Alabama Shakes

Sound & Color

BY Andrea WarnerPublished Apr 17, 2015

The opening moments of Alabama Shakes' new record are awash in the orange sunrise glow of '70s soul, the delicate pinks and reds of orchestral flares lighting up the sky. It's a fitting beginning for an album called Sound & Color, but it only hints at the wild architecture and groundbreaking concepts behind the southern band's sophomore effort. Gospel-punk-meets-southern-rock-freakout-meets-blues-funk-disco-with-a-tiny-bit-of-free-jazz sounds like the stuff of nightmares, or at the very least ambitious, disjointed failure, but the Shakes make it soar.

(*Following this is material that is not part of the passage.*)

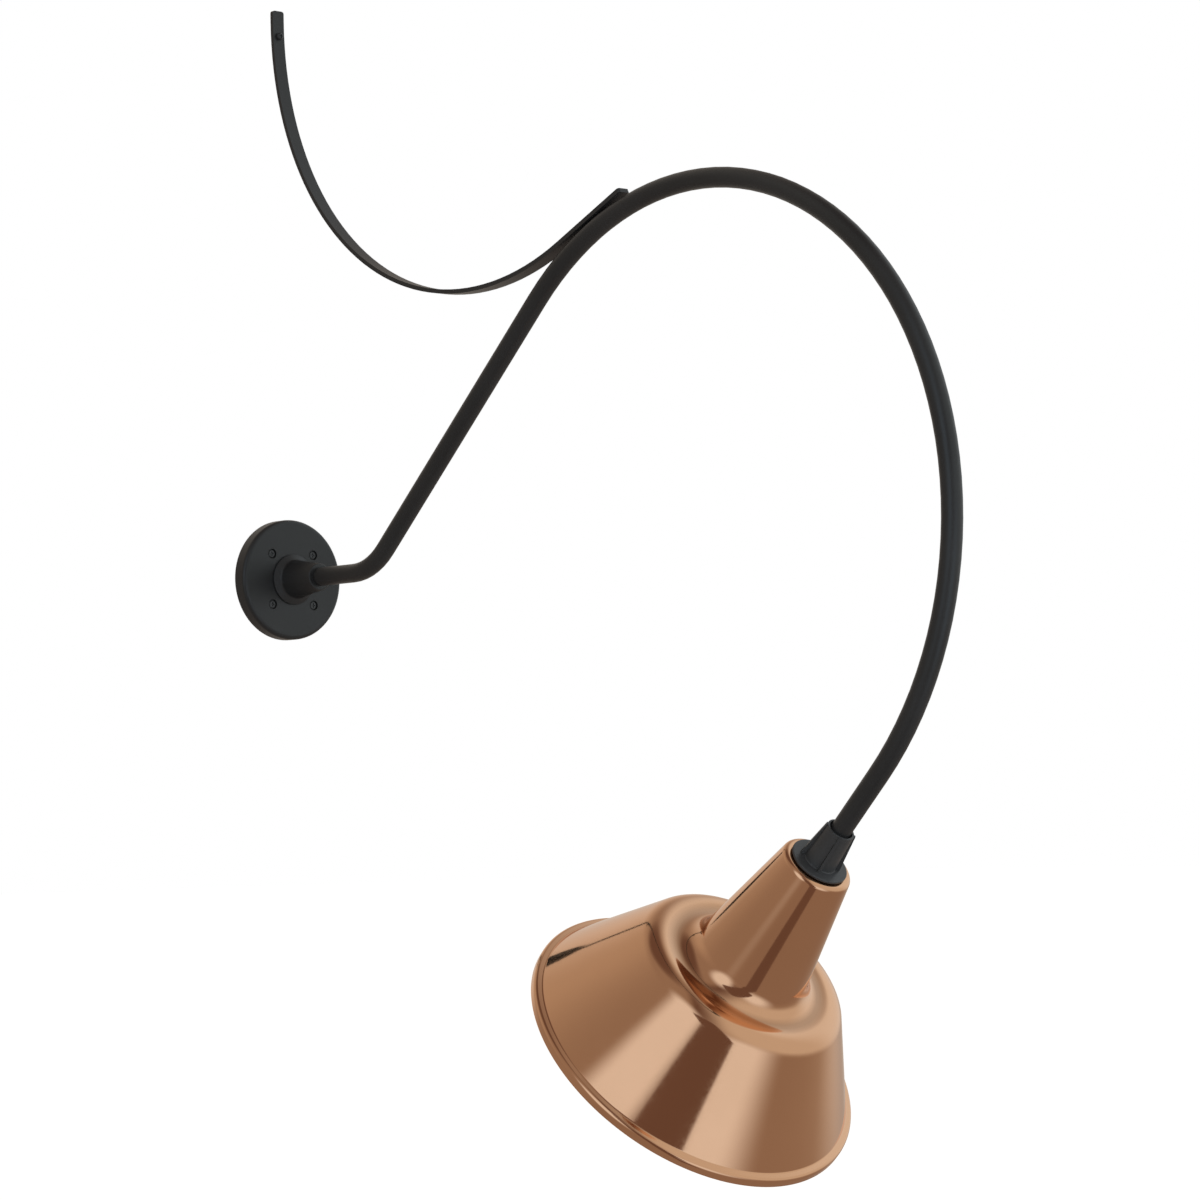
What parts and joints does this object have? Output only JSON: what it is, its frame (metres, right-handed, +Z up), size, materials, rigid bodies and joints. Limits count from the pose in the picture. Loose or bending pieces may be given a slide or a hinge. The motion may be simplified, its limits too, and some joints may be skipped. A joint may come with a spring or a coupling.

And they do so in ways that are delightfully confounding musically, whether it's your first listen or 20th.
Singer-songwriter and guitarist Brittany Howard leads this triumph of the misfits, and her voice nimbly adapts to every situation. Howard's strangled scream kicks off "Don't Wanna Fight," a song that's grimy-hot and heartbreakingly angry, exhausted and desperate, with Howard stretching from the bluesy bottom of her range into a skyrocketing falsetto. Every line of "Gimme All Your Love" feels like another demon being exorcised from Howard's body. "Gemini" is Howard's slow burn into spacious, sexy, mournful territory. Every track offers up a new facet of Howard's voice and reveals a new perspective of the band's ambition. It's a deliberately weird record, but authentically weird; it's chaotic yet cohesive, full of sound, colour and unshakable vision.